Перший, несомненно, негодовал, что было зримо по бледнеющему сиянию его кожи, точно чахнущему мало-помалу в черноте, медлительно повышающемуся голосу, каковой услыхав, болезненно передернул плечами Яробор Живко, на чуток даже ощутивший слабость в собственной плоти. Асил, коего мальчик обнимал, почувствовал ту самую вялость и мягкотелость, да торопливо провел дланью по его спине. А потом, наклонившись, нежно прикоснулся к макушке головы. Эту слабость мальчика увидел и Перший, и посему, стоило только его брату приголубить кудри юноши, резво качнул головой, тем вроде взмыливая на глади собственной кожи лица и рук сияние, наполнившее нынче и сами черные волосы Господа.

— Когда надобно лететь, мой дорогой, — много ровнее произнес старший Димург.

Однако Перший это не сказал вслух, а послал мысленно, зная наверняка, что не только молвь, но и послание не взволнует мальчика, або будет им не принято, не услышано. Поелику толкование старшей четверки Богов, как было ранее замечено, Крушец не воспринимал.

— Желательно того не откладывать, — также мысленно отозвался Асил, и наново вдохнул в себя волнистые кудерьки волос юноши.

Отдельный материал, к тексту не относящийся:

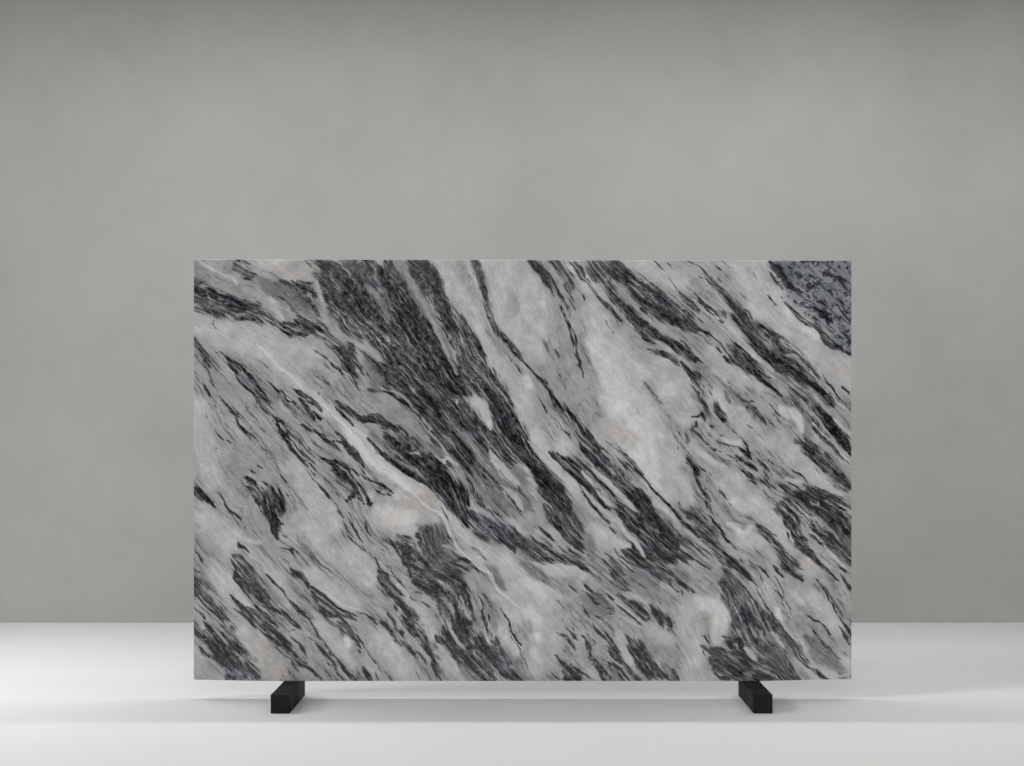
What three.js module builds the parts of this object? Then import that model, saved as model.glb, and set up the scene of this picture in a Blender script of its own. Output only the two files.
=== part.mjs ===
// A polished marble slab standing on edge across two square timber bearers.
//
// Frame: millimetres, +X along the slab, +Y from its polished face to its back, +Z up.
// The origin is on the floor, midway along the bearers and under the middle of the slab's length.

import * as THREE from "three";

// Bearers: black-painted square timber, laid from front to back on the floor.
const BEARER_SIDE = 80;
const BEARER_LENGTH = 370;
const BEARER_BEHIND = 60; // how far they reach behind the slab's back
const LEFT_BEARER_X = -1013; // from the middle of the slab to the middle of the bearer
const RIGHT_BEARER_X = 1005;
const BEARER_ARRIS = 1.5; // the small flat planed along every edge

// Slab: one plate of stone, sawn from a block and trimmed by hand.
const SLAB_LENGTH = 2900;
const SLAB_THICKNESS = 20;
const SLAB_HEIGHT = 1859; // at the left end, from the bearers to the top edge
const TOP_FALL = 6; // the top edge comes down this much on its way to the right end
const LEFT_LIFT = 6; // the bottom edge rises this much at the left end
const LEFT_RUN = 290; // over this length
const RIGHT_LIFT = 9;
const RIGHT_RUN = 390;
const SLAB_ARRIS = 1.2;

const marble = new THREE.MeshStandardMaterial({ color: 0x8f8f91, roughness: 0.25, metalness: 0 });
const blackPaint = new THREE.MeshStandardMaterial({ color: 0x171715, roughness: 0.6, metalness: 0 });

// A plate of the outline's shape, lying in XZ and centred on Y, with a small flat along its edges.
// The outline is drawn facing the viewer who looks along +Y.
function plate(outline, thickness, arris) {
  const geometry = new THREE.ExtrudeGeometry(new THREE.Shape(outline), {
    depth: thickness - 2 * arris,
    bevelEnabled: true,
    bevelThickness: arris,
    bevelSize: arris,
    bevelOffset: -arris,
    bevelSegments: 1,
  });
  geometry.translate(0, 0, arris - thickness / 2);
  return geometry.rotateX(Math.PI / 2);
}

// The slab's outline, round from its lower left corner. The middle of the bottom edge is straight, and
// each end of it was trimmed a little high.
function slabOutline() {
  const end = SLAB_LENGTH / 2;
  return [
    new THREE.Vector2(-end, LEFT_LIFT),
    new THREE.Vector2(LEFT_RUN - end, 0),
    new THREE.Vector2(end - RIGHT_RUN, 0),
    new THREE.Vector2(end, RIGHT_LIFT),
    new THREE.Vector2(end, SLAB_HEIGHT - TOP_FALL),
    new THREE.Vector2(-end, SLAB_HEIGHT),
  ];
}

function squareOutline(side) {
  return [
    new THREE.Vector2(-side / 2, 0),
    new THREE.Vector2(side / 2, 0),
    new THREE.Vector2(side / 2, side),
    new THREE.Vector2(-side / 2, side),
  ];
}

function makeSlab() {
  const slab = new THREE.Mesh(plate(slabOutline(), SLAB_THICKNESS, SLAB_ARRIS), marble);
  slab.name = "marble_slab";
  slab.position.y = BEARER_LENGTH / 2 - BEARER_BEHIND - SLAB_THICKNESS / 2;
  slab.position.z = BEARER_SIDE;
  return slab;
}

function makeBearer(name, x) {
  const bearer = new THREE.Mesh(plate(squareOutline(BEARER_SIDE), BEARER_LENGTH, BEARER_ARRIS), blackPaint);
  bearer.name = name;
  bearer.position.x = x;
  return bearer;
}

const part = new THREE.Group();
part.add(makeSlab());
part.add(makeBearer("left_bearer", LEFT_BEARER_X));
part.add(makeBearer("right_bearer", RIGHT_BEARER_X));

export default part;
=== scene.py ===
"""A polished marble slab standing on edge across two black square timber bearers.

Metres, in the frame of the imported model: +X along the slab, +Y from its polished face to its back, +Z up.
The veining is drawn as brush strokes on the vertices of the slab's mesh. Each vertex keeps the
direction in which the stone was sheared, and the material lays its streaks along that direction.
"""

import math

import bmesh
import bpy
import numpy as np
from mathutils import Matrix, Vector, noise


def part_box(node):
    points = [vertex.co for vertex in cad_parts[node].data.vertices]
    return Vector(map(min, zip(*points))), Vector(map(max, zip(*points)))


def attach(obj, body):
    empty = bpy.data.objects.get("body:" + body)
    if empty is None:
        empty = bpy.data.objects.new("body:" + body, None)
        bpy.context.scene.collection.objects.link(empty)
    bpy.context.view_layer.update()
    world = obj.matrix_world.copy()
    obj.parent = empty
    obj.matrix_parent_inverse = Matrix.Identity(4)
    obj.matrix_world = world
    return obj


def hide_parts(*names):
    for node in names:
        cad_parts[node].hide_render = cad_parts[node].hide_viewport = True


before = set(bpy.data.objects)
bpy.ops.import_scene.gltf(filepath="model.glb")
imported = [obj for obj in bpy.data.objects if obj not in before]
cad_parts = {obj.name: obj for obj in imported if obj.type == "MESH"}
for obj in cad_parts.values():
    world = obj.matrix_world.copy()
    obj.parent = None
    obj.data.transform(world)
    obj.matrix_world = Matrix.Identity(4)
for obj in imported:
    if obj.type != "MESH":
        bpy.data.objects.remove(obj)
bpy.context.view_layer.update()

# ---------------------------------------------------------------- the slab's outline, as it was trimmed
SLAB_LOW, SLAB_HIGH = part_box("marble_slab")
SLAB_LENGTH = SLAB_HIGH[0] - SLAB_LOW[0]
SLAB_MIDDLE = (SLAB_LOW[1] + SLAB_HIGH[1]) / 2
TOP_FALL = 0.006
LEFT_LIFT, LEFT_RUN = 0.006, 0.290
RIGHT_LIFT, RIGHT_RUN = 0.009, 0.390
ARRIS = 0.0012
CHIP_DEPTH = 0.0009  # the most that the polished face's edge is chipped back beyond the arris

# ---------------------------------------------------------------- the painting grid
COLUMNS, ROWS = 340, 218  # cells of the polished face, both even: the back has one cell for every four
CENTIMETRES = 100  # in a metre: strokes are placed in centimetres
CELL = CENTIMETRES * SLAB_LENGTH / COLUMNS


# ---------------------------------------------------------------- the paints
# What each paint does to the canvas, in the order in which they are laid. "dark" is how much of the dark
# mineral there is, "streak" how strongly it is drawn out in streaks, "light" the tone of the pale stone
# (0 black, 1 white), "deep" the tone of the dark stone, and "warm" and "plum" are tints.
FIELDS = {
    "grey": {"light": 0.60, "dark": 0.17, "streak": 0.16},
    "mid": {"light": 0.50, "dark": 0.22, "streak": 0.24},
    "pale": {"light": 0.69, "dark": 0.06, "streak": 0.12},
    "white": {"light": 0.755, "dark": 0.0, "streak": 0.06},
    "cream": {"light": 0.67, "dark": 0.06, "streak": 0.12, "warm": 0.9},
    "blush": {"light": 0.745, "dark": 0.0, "streak": 0.08, "warm": 0.8},
    "blue": {"light": 0.50, "dark": 0.27, "streak": 0.35, "warm": -1.2},
    "streaky": {"dark": 0.54, "streak": 0.7, "deep": 0.31},
    "gloom": {"dark": 0.74, "streak": 0.55, "deep": 0.31},
    "dusk": {"dark": 0.84, "streak": 0.6, "deep": 0.31},
    "plum": {"dark": 0.84, "streak": 0.55, "deep": 0.33, "plum": 1.0},
    "night": {"dark": 1.0, "streak": 0.65, "deep": 0.26},
    "slate": {"light": 0.36, "dark": 0.66, "streak": 0.2, "deep": 0.335},
    "beige": {"light": 0.62, "dark": 0.1, "streak": 0.3, "warm": 0.6},
    "mist": {"light": 0.48, "dark": 0.2, "streak": 0.4},
    "strand": {"light": 0.60, "dark": 0.12, "streak": 0.35},
    "flag": {"light": 0.69, "dark": 0.04, "streak": 0.15},
}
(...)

— Ты пахнешь, как Велет, — меж тем молвил Яробор Живко, однозначно говоря слышимо для всех. Он прикоснулся губами к бурой материи сакхи, и засим отпрянув от него, воззрился в лицо Бога. — Никогда не думал, что Боги пахнут. У каждой печищи не только единые признаки цвета кожи, но и оказывается одинаковый дух…запах…

— Потому как запах, необходимый образ, отражение, по которому творение может создать представление себе о самой реальности и восприятии ее как таковой, — пояснил Перший, стараясь в том опередить младшего брата, несколько опешившего от вопроса мальчика.